Robert Tanitch reviews Sherlock Series 3 Special Edition (BBC)
Mark Gatiss and Steven Moffat bring Sherlock Holmes and Dr Watson into the 21th century with real panache and a detailed knowledge of the originals. Not everybody thought it was a good idea. But it has worked; and it is vastly superior to the Robert Downey Jr./Jude Law travesties.
Holmes first appeared on stage in New York in 1899 when he was played by William Gillette in a play written by Gillette and Conan Doyle. Since then he has been played by over 200 actors world-wide, the most famous to British audiences being Basil Rathbone on screen and Jeremy Brett on television.
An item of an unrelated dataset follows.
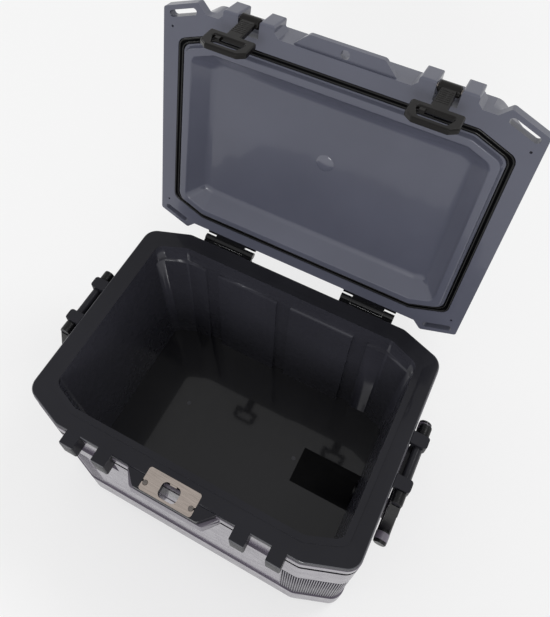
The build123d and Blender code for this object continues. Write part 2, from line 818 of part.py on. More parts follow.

Now Benedict Cumberbatch has taken on the role and made it his very own and become a world star. Martin Freeman is also a far cry from the buffoon played by Nigel Bruce who was also a far cry from the doctor Doyle created. The series succeeds because of the relationship between the two men.
Series 2 ended with Holmes falling from the roof of a tall building to his death, a mirror image as to what happened at the Reichenbach Falls in The Final Problem in 1893, and it seemed as if the whole world wanted to know how Holmes had faked it.
The series is notable for its visually arresting individual images and their extremely clever editing. The actual fast forwarding/fast backing construction gives the action its pace.
The one big disappointment of Series Three is the absence of Andrew Scott’s brilliant and original Moriarty. Such was the fury of the public when Conan Doyle killed off Holmes, he had to bring him back to life. So now, the good news is Gatiss and Moffat are bringing Scott and Moriarty back for Series 4.
You will probably have also heard that Cumberbatch will be playing Hamlet at the Barbican Theatre at the end of 2015.